:: PROBLEM STATEMENT ::
Reproduce the records exactly.

## Begin MATERIALS PROVIDED

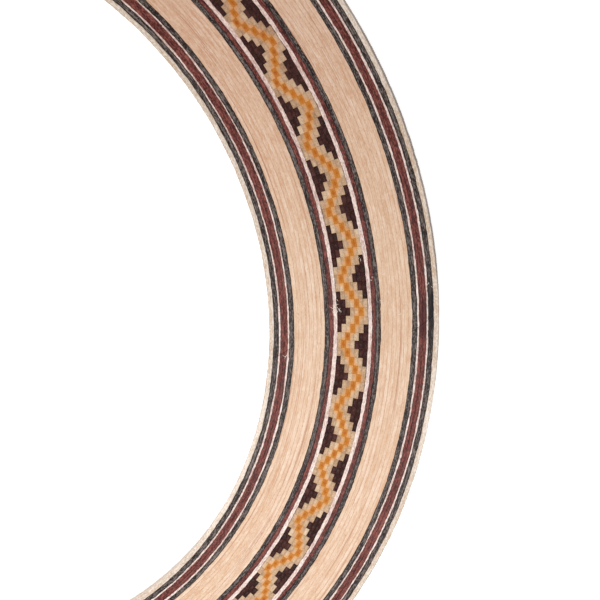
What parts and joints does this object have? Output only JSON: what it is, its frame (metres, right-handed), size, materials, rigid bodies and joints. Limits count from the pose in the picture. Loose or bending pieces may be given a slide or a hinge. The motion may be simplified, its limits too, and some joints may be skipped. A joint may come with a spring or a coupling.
{
  "type": "soundhole rosette",
  "caption": "Flat wooden inlay ring for a guitar's sound hole, with laminated veneer borders, wide natural wood bands and a zigzag stick mosaic.",
  "frame": {"origin": "centre of the ring, on the plane of its back face", "axes": "+Z out of the show face along the ring's axis, +X through the middle of a dark inner tooth of the mosaic, about a degree from the outer border's joint"},
  "size_m": [0.12, 0.12, 0.0015],
  "materials": {
    "edge_veneer": "pale maple-like veneer, bare",
    "black_veneer": "black-dyed veneer, charcoal with fine pale fibres",
    "white_veneer": "white veneer, bare",
    "red_veneer": "red-brown dyed veneer",
    "natural_veneer": "natural peach-beige veneer, bare, fine grain round the ring",
    "dark_stick": "aubergine-brown dyed veneer, end grain",
    "cream_stick": "cream veneer, end grain",
    "orange_stick": "orange-dyed veneer, end grain"
  },
  "bodies": {
    "root": {"inner_border_black_rim_side": "black_veneer", "inner_border_black_wood_side": "black_veneer", "inner_border_red_1": "red_veneer", "inner_border_red_2": "red_veneer", "inner_border_white_rim_side": "white_veneer", "inner_border_white_wood_side": "white_veneer", "inner_edge_band": "edge_veneer", "inner_wood_ply_1": "natural_veneer", "inner_wood_ply_2": "natural_veneer", "inner_wood_ply_3": "natural_veneer", "inner_wood_ply_4": "natural_veneer", "inner_wood_ply_5": "natural_veneer", "inner_wood_ply_6": "natural_veneer", "inner_wood_ply_7": "natural_veneer", "inner_wood_ply_8": "natural_veneer", "mosaic_black_line_inner": "black_veneer", "mosaic_black_line_outer": "black_veneer", "mosaic_cream_inner": "cream_stick", "mosaic_cream_outer": "cream_stick", "mosaic_dark_teeth_inner": "dark_stick", "mosaic_dark_teeth_outer": "dark_stick", "mosaic_orange_zigzag": "orange_stick", "mosaic_red_line_inner": "red_veneer", "mosaic_red_line_outer": "red_veneer", "mosaic_white_line_inner": "white_veneer", "mosaic_white_line_outer": "white_veneer", "outer_border_black_rim_side": "black_veneer", "outer_border_black_wood_side": "black_veneer", "outer_border_red_1": "red_veneer", "outer_border_red_2": "red_veneer", "outer_border_white_rim_side": "white_veneer", "outer_border_white_wood_side": "white_veneer", "outer_edge_band": "edge_veneer", "outer_wood_ply_1": "natural_veneer", "outer_wood_ply_2": "natural_veneer", "outer_wood_ply_3": "natural_veneer", "outer_wood_ply_4": "natural_veneer", "outer_wood_ply_5": "natural_veneer", "outer_wood_ply_6": "natural_veneer", "outer_wood_ply_7": "natural_veneer", "outer_wood_ply_8": "natural_veneer"}
  },
  "joints": []
}
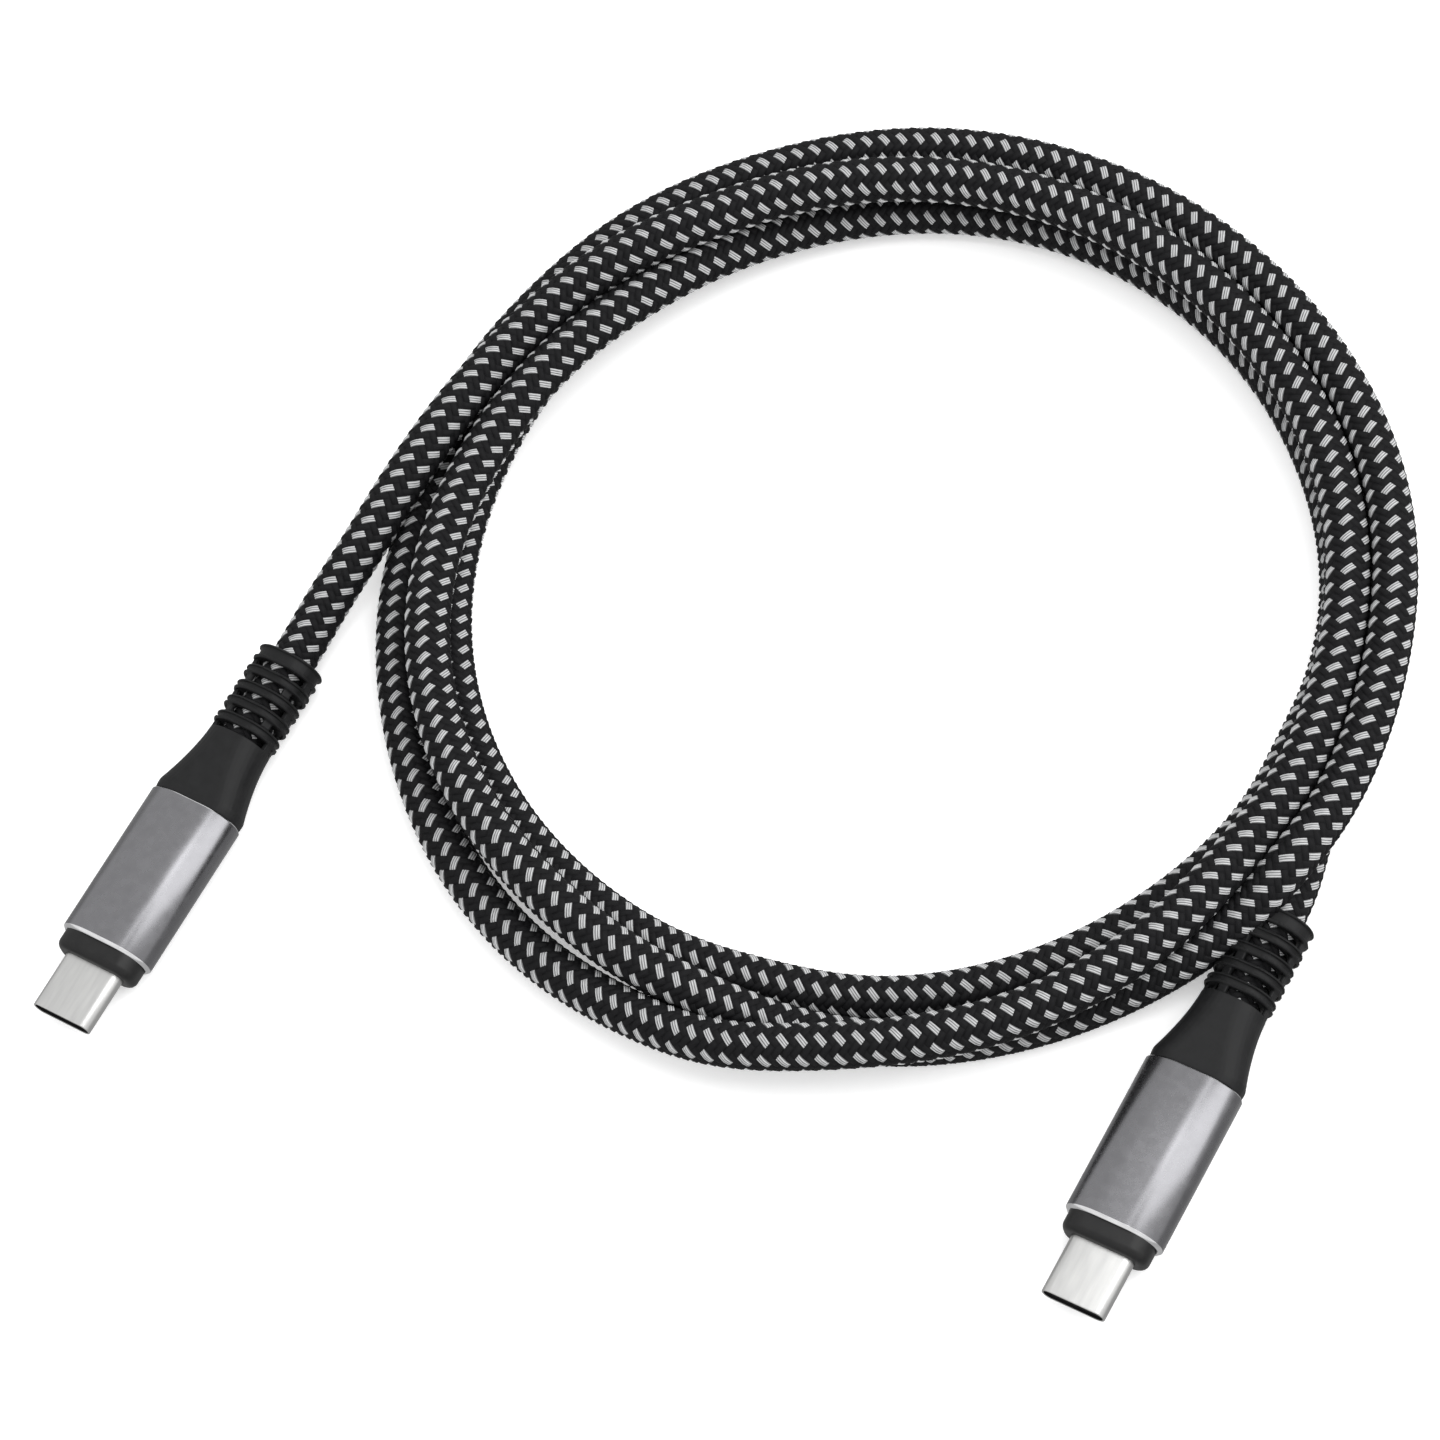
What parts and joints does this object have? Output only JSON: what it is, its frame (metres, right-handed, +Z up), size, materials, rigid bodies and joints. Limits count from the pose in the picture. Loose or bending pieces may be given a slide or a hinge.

## End MATERIALS PROVIDED

:: OUTPUT OF THE TASK ::
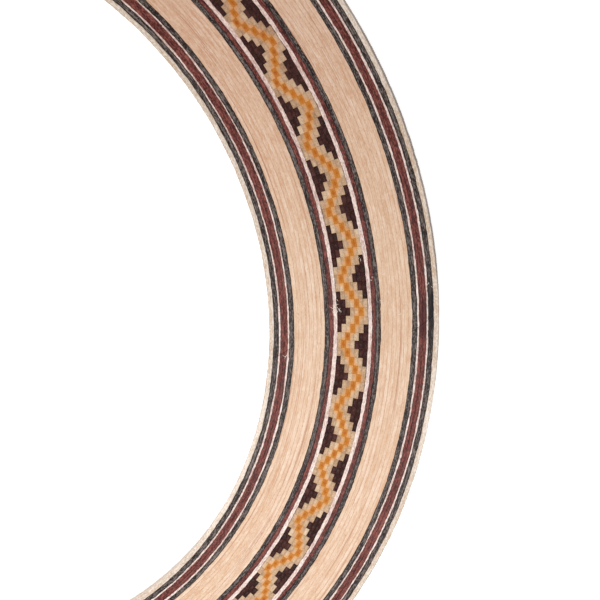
What parts and joints does this object have? Output only JSON: what it is, its frame (metres, right-handed), size, materials, rigid bodies and joints. Limits count from the pose in the picture. Loose or bending pieces may be given a slide or a hinge. The motion may be simplified, its limits too, and some joints may be skipped. A joint may come with a spring or a coupling.
{
  "type": "soundhole rosette",
  "caption": "Flat wooden inlay ring for a guitar's sound hole, with laminated veneer borders, wide natural wood bands and a zigzag stick mosaic.",
  "frame": {"origin": "centre of the ring, on the plane of its back face", "axes": "+Z out of the show face along the ring's axis, +X through the middle of a dark inner tooth of the mosaic, about a degree from the outer border's joint"},
  "size_m": [0.12, 0.12, 0.0015],
  "materials": {
    "edge_veneer": "pale maple-like veneer, bare",
    "black_veneer": "black-dyed veneer, charcoal with fine pale fibres",
    "white_veneer": "white veneer, bare",
    "red_veneer": "red-brown dyed veneer",
    "natural_veneer": "natural peach-beige veneer, bare, fine grain round the ring",
    "dark_stick": "aubergine-brown dyed veneer, end grain",
    "cream_stick": "cream veneer, end grain",
    "orange_stick": "orange-dyed veneer, end grain"
  },
  "bodies": {
    "root": {"inner_border_black_rim_side": "black_veneer", "inner_border_black_wood_side": "black_veneer", "inner_border_red_1": "red_veneer", "inner_border_red_2": "red_veneer", "inner_border_white_rim_side": "white_veneer", "inner_border_white_wood_side": "white_veneer", "inner_edge_band": "edge_veneer", "inner_wood_ply_1": "natural_veneer", "inner_wood_ply_2": "natural_veneer", "inner_wood_ply_3": "natural_veneer", "inner_wood_ply_4": "natural_veneer", "inner_wood_ply_5": "natural_veneer", "inner_wood_ply_6": "natural_veneer", "inner_wood_ply_7": "natural_veneer", "inner_wood_ply_8": "natural_veneer", "mosaic_black_line_inner": "black_veneer", "mosaic_black_line_outer": "black_veneer", "mosaic_cream_inner": "cream_stick", "mosaic_cream_outer": "cream_stick", "mosaic_dark_teeth_inner": "dark_stick", "mosaic_dark_teeth_outer": "dark_stick", "mosaic_orange_zigzag": "orange_stick", "mosaic_red_line_inner": "red_veneer", "mosaic_red_line_outer": "red_veneer", "mosaic_white_line_inner": "white_veneer", "mosaic_white_line_outer": "white_veneer", "outer_border_black_rim_side": "black_veneer", "outer_border_black_wood_side": "black_veneer", "outer_border_red_1": "red_veneer", "outer_border_red_2": "red_veneer", "outer_border_white_rim_side": "white_veneer", "outer_border_white_wood_side": "white_veneer", "outer_edge_band": "edge_veneer", "outer_wood_ply_1": "natural_veneer", "outer_wood_ply_2": "natural_veneer", "outer_wood_ply_3": "natural_veneer", "outer_wood_ply_4": "natural_veneer", "outer_wood_ply_5": "natural_veneer", "outer_wood_ply_6": "natural_veneer", "outer_wood_ply_7": "natural_veneer", "outer_wood_ply_8": "natural_veneer"}
  },
  "joints": []
}
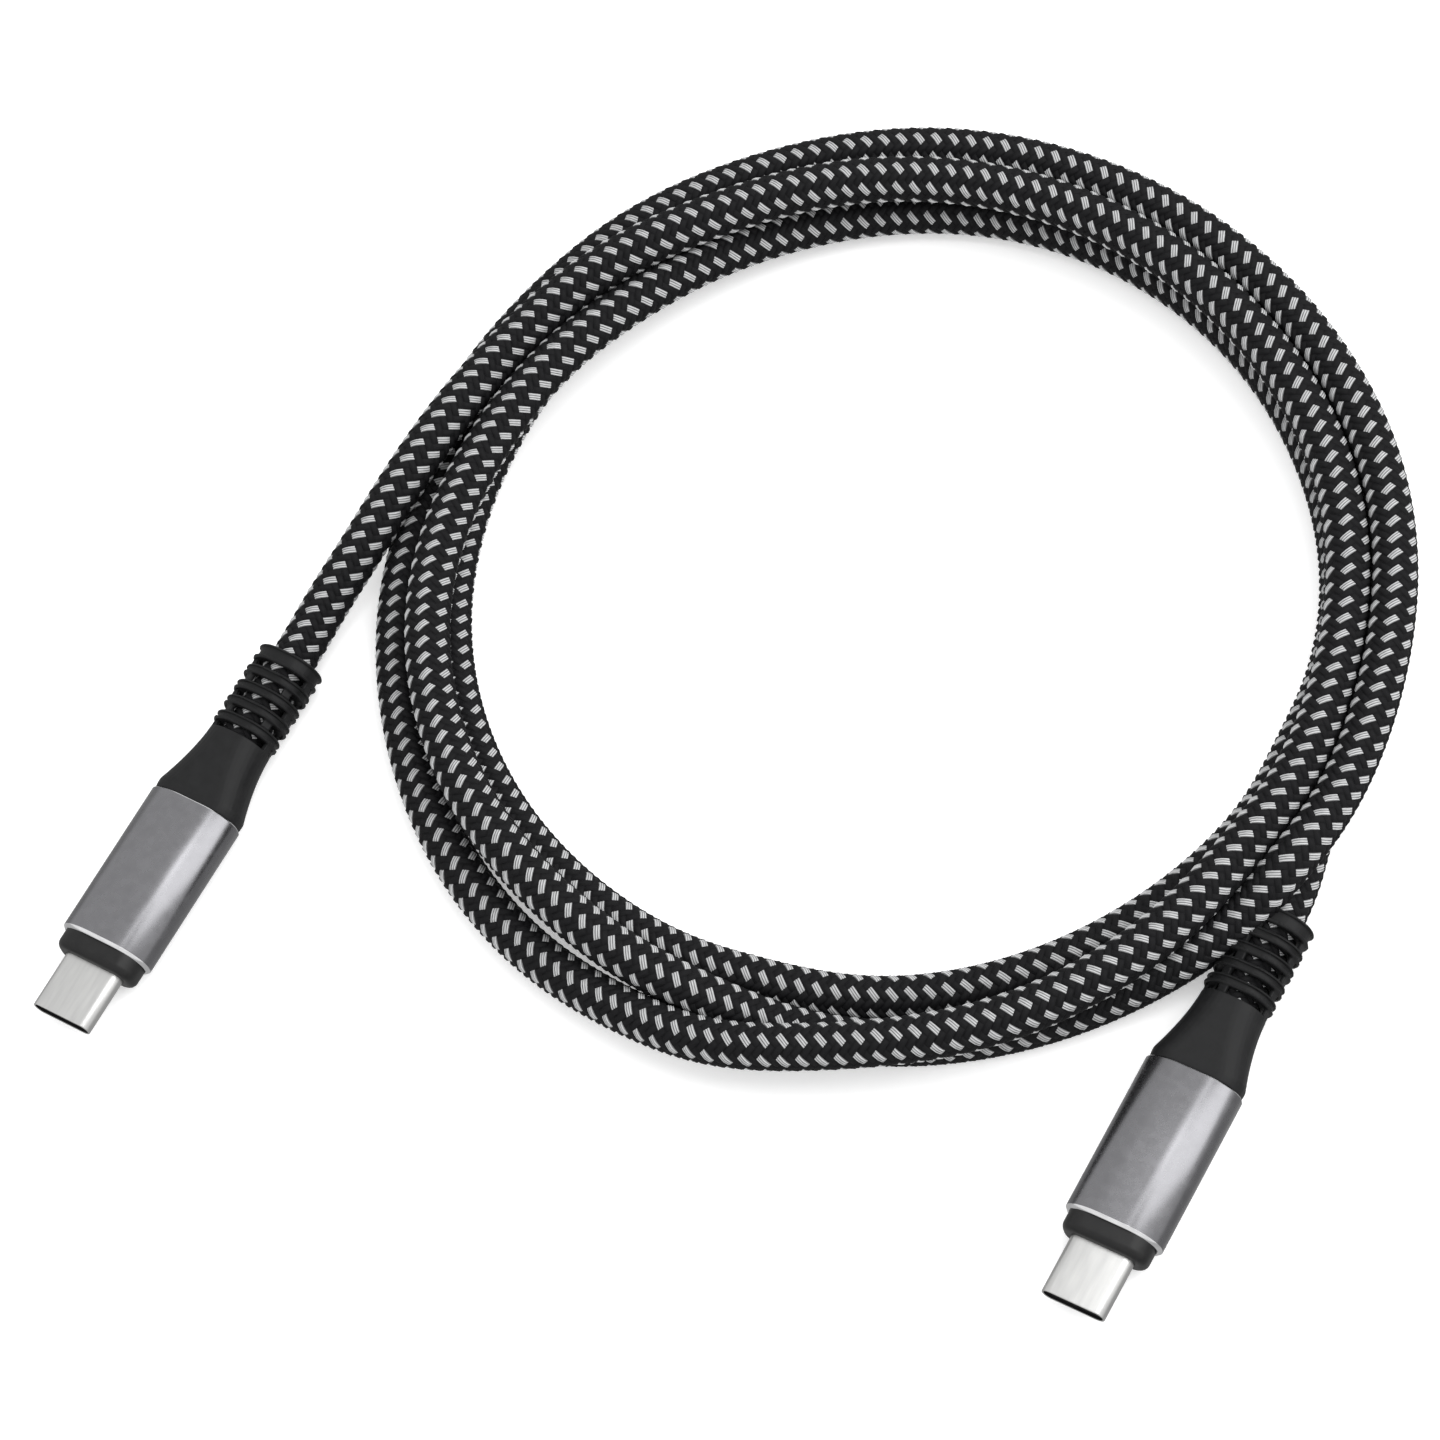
What parts and joints does this object have? Output only JSON: what it is, its frame (metres, right-handed, +Z up), size, materials, rigid bodies and joints. Limits count from the pose in the picture. Loose or bending pieces may be given a slide or a hinge.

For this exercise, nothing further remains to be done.